Jiiko Ozimba (Townsend) is the Founder and Artistic Director of the Washington, DC-based Selah City Urban Theatre. She has created seven musicals, including three for children while serving as an arts educator. Jiiko professionally produced her four adult musicals, which feature rousing musical scores that treat audiences to a fusion of Rhythm and Blues, Gospel, Inspirational, Hip Hop, Go-Go, Pop, Doo Wop. and other genres:
o Good Luvin’ (2000), an inspiring tale of five women looking for love, was produced several times in the Washington, DC Metropolitan Area between 2000 and 2004.
o Saints, Ain’ts and Wannabeez (2006), a reformed gangster seeking redemption finds himself bitterly torn between the hypocrisy of the church and the allure of his past, evolved into Pardon by 2010. This heart-piercing musical was produced several times in Washington, DC, as well as in Georgia as a part of the Atlanta Black Theatre Festival.
o North Capital (2015) sees gentrification in Washington, DC through the eyes of a once prominent African American business owner who now finds himself obsolete and in financial peril, and features one of Jiiko’s most evocative scores.
o Dancing on the Air: The Teenarama Story tells of the early years of Teenarama Dance Party, one of the earliest teen dance shows in the nation to feature African American youth, and the first in the Washington, DC media market. A staged reading of Dancing on the Air was included in the Kennedy Center’s 2018 Page-to-Stage New Play Festival. Jiiko is working with award-winning documentarian and historian Beverly Lindsey Johnson on the production.

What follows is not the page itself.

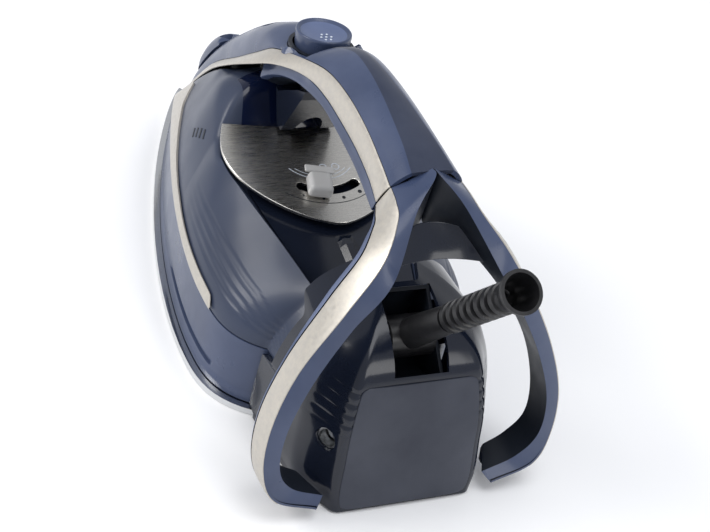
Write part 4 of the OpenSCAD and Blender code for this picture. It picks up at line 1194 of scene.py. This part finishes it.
# ---------------------------------------------------------------- rear fork and heel
class IRON_OT_legs(Piece):
    """Builds the two legs of the rear fork, their bright bands and the panel between them"""

    bl_idname = "iron.legs"
    bl_label = "Rear fork"

    def build(self, sizes):
        for side, name in ((1, "left"), (-1, "right")):
            rows = []
            for u in steps(0, 9, 130):
                o, i, j = along(LEG_OUT, u), along(LEG_IN, u), along(LEG_FRONT, u)
                w, n = along(LEG_ACROSS, u).normalized(), leg_out_dir(u)
                s = o + 11.6 * w
                f = (s + 5 * (0.9 * w - 0.45 * n).normalized()).lerp(j, 0.04)
                pts = [o - 1.5 * n, s - 1.5 * n, s + 0.3 * w, s.lerp(f, 0.5) + 0.25 * n, f, f.lerp(j, 0.5), j,
                       j.lerp(i, 0.33), j.lerp(i, 0.66), i, i.lerp(o, 0.5) - 0.25 * w, o - 0.4 * n]
                ring = [tuple(leg_pt(p, u)) for p in pts]
                rows.append(ring)
            # kind 2, the strip in front of the band, takes the brightened shell: painted light on the same
            # blue plastic
            kinds = [1, 1, 2, 2, 0, 0, 0, 0, 0, 3, 3, 3]
            if side < 0:
                rows = mirrored(rows, side)

            def inside(c):
                r = min(rows, key=lambda q: (Vector(q[6]) - c).length)
                return sum((Vector(p) for p in r), Vector()) / len(r)

            leg = grid("leg_" + name + "_shell", rows, inside, lambda i, j: kinds[j], wrap=True, caps=True)
            finishes = [FINISH[f] for f in ("inner", "dark", "shell_light", "shell")]
            finish_mesh(leg, finishes, "iron", ["leg_" + name],
                        bevel=0.45, angle=32, segments=2)

            rows = []
            for u in steps(0, 8.1, 120):
                o, w, n = along(LEG_OUT, u), along(LEG_ACROSS, u).normalized(), leg_out_dir(u)
                row = [o + LEG_BAND * k / 8 * w + n * 0.3 * crown(k) for k in range(9)]
                rows.append([tuple(leg_pt(q, u)) for q in row])
            ends = [Vector(r[4]) for r in rows]

            def within(c, side=side):
                near = Vector((c.x, side * c.y, c.z))
                k = min(range(len(ends)), key=lambda q: (ends[q] - near).length)
                n = leg_out_dir(8.1 * k / 120)
                return c - Vector((n.x, side * n.y, n.z)) * 5

            band = grid("leg_band_" + name + "_shell", mirrored(rows, side), within)
            finish_mesh(band, [FINISH["band"]], "iron", ["leg_band_" + name],
                        bevel=0.35, thick=1.2, segments=3)

        rows = []
        for i in range(21):
            u = 2.15 + 0.75 * i / 20
            a = along(LEG_IN, u).lerp(along(LEG_FRONT, u), 0.55)
            y = a.y - 0.7
            rows.append([(a.x + 4 * (1 - (k / 10) ** 2), y * k / 10, a.z) for k in range(-10, 11)])
        panel = grid("crotch_panel_shell", rows, lambda c: (c.x - 30, 0, c.z - 10))
        finish_mesh(panel, [FINISH["dark"]], "iron", ["crotch_panel"], bevel=0.2, thick=1.5)


class IRON_OT_heel(Piece):
    """Builds the heel's dome with its ribs and arch, and the satin rear panel"""

    bl_idname = "iron.heel"
    bl_label = "Heel"

    def build(self, sizes):
        rows = []
        for z in steps(0.8, 83, 110):
            q = on_line(HEEL, z)
            f = -112.6 - 9 * (eased((z - 33) / 3) - eased((z - 61) / 7)) - 5.2 * (1 - eased((z - 3.1) / 0.9))
            rx, rw, cx, cw, fw = q
            key = [(f, fw), (lerp(f, cx, 0.35), lerp(fw, cw, 0.35) + 0.3),
                   (lerp(f, cx, 0.8), lerp(fw, cw, 0.8) + 0.25), (cx, cw - 0.15),
                   (lerp(cx, rx, 0.4), lerp(cw, rw, 0.4)), (lerp(cx, rx, 0.75), lerp(cw, rw, 0.72)),
                   (rx + 0.6, rw), (rx, rw * 0.82), (rx, rw * 0.45), (rx, 0)]
            half = smooth_run(key, 4)
            out = []
            for x, y in half:
                # shallow ribs on the facets above and beside the panel
                rib = 0.0
                if 36 < z < 60 and y > 22:
                    rib = 0.55 * (0.5 + 0.5 * math.cos(2 * math.pi * (z - 37) / 4.6)) ** 3
                    rib *= eased((z - 36) / 3) * eased((60 - z) / 3)
                    rib *= eased((-150 - x) / 5) * eased((-151 - x) / 3)
                out.append((x + rib * 0.6, y - rib * 0.7, z))
            rows.append(out + [(x, -y, z) for x, y, z in out[-2::-1]])
        dome = grid("rear_housing_shell", rows, lambda c: (-135, 0, min(c.z, 45)))
        s = dome.modifiers.new("wall", "SOLIDIFY")
        s.thickness, s.offset = sizes.wall, -1
        tools = [drill(20.3, 12.3, 64, Matrix.Translation(PIVOT * MM) @ Matrix.Rotation(math.pi / 2, 4, "X"))]
        for side in (1, -1):
            turn = Matrix.Rotation(math.atan2(side * 0.875, -0.484), 4, "Z")
            lay = Matrix.Rotation(math.pi / 2, 4, "Y")
            tools.append(drill(5, 8, 40, place(-163, side * 36, 31) @ turn @ lay))
        dome.data.materials.append(FINISH["dark"])
        cut(dome, tools)
        finish_mesh(dome, [], "iron", ["rear_housing"], bevel=0.5, angle=40)

        rows = []
        for z in steps(2, 58, 48):
            q = on_line(HEEL, z)
            corner = 3.0
            trim = 0.0
            for edge in (2, 58):
                d = abs(z - edge)
                if d < corner:
                    trim = corner - math.sqrt(max(0, corner**2 - (corner - d) ** 2))
            w = q[1] - 2.2 - trim
            across = [k / 12 for k in range(-12, 13)]
            rows.append([(q[0] - 0.35 - 0.5 * (1 - t**4) ** 0.5, w * t, z) for t in across])
        panel = grid("rear_panel_shell", rows, lambda c: (c.x + 30, 0, c.z))
        finish_mesh(panel, [FINISH["panel"]], "iron", ["rear_panel"],
                    bevel=0.4, thick=1.0, segments=3)


class IRON_PT_panel(bpy.types.Panel):
    """Sizes, colours and the steps that build the iron"""

    bl_idname = "IRON_PT_panel"
    bl_label = "Steam iron"
    bl_space_type = "VIEW_3D"
    bl_region_type = "UI"
    bl_category = "Steam iron"

    def draw(self, context):
        for group in (context.scene.iron_sizes, context.scene.iron_colours):
            for name in group.__annotations__:
                self.layout.prop(group, name)
        for step in STEPS:
            self.layout.operator(step.bl_idname)


STEPS = (
    IRON_OT_stage, IRON_OT_finishes, IRON_OT_tank, IRON_OT_nose_panel, IRON_OT_skirt, IRON_OT_bands,
    IRON_OT_hood, IRON_OT_handle, IRON_OT_button, IRON_OT_plate, IRON_OT_selector, IRON_OT_legs,
    IRON_OT_heel)
CLASSES = (IronSizes, IronColours, *STEPS, IRON_PT_panel)


def register():
    for c in CLASSES:
        bpy.utils.register_class(c)
    bpy.types.Scene.iron_sizes = bpy.props.PointerProperty(type=IronSizes)
    bpy.types.Scene.iron_colours = bpy.props.PointerProperty(type=IronColours)


def unregister():
    del bpy.types.Scene.iron_sizes
    del bpy.types.Scene.iron_colours
    for c in reversed(CLASSES):
        bpy.utils.unregister_class(c)


def main():
    register()
    for step in STEPS:
        group, name = step.bl_idname.split(".")
        getattr(getattr(bpy.ops, group), name)()


if __name__ == "__main__":
    main()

In her youth, Jiiko visited many nations, and was often struck by the oppression she saw. She was driven to find a way to change the world. She became a political science major, hoping to become a diplomat. However, as a student at the University of Maryland, European Division in Munich, Germany, Jiiko learned that the arts and media had real, world-changing power.
Having co-founded a student organization for students of color at the university, Jiiko wrote her first full-length production, Reclaiming Glory. Awe-struck by the response to the production, Jiiko fell in love with the energy and unity that the arts evoke, and decided that the arts would be her vehicle to promote change. Jiiko became a film major when she continued her studies at Howard University in Washington, DC. While there, she received training in Howard’s historic School of Fine Arts in theater and earned her Bachelor of Arts Degree.
Jiiko’s audacious approach to political and social issues is tempered by humor, moving moments of intimacy and electrifying musical numbers. Her professional versatility also comes through. In addition to her theater work, Jiiko Ozimba has served 20 years as an educator and currently works to train and support other educators, students, youth, and professionals though drama.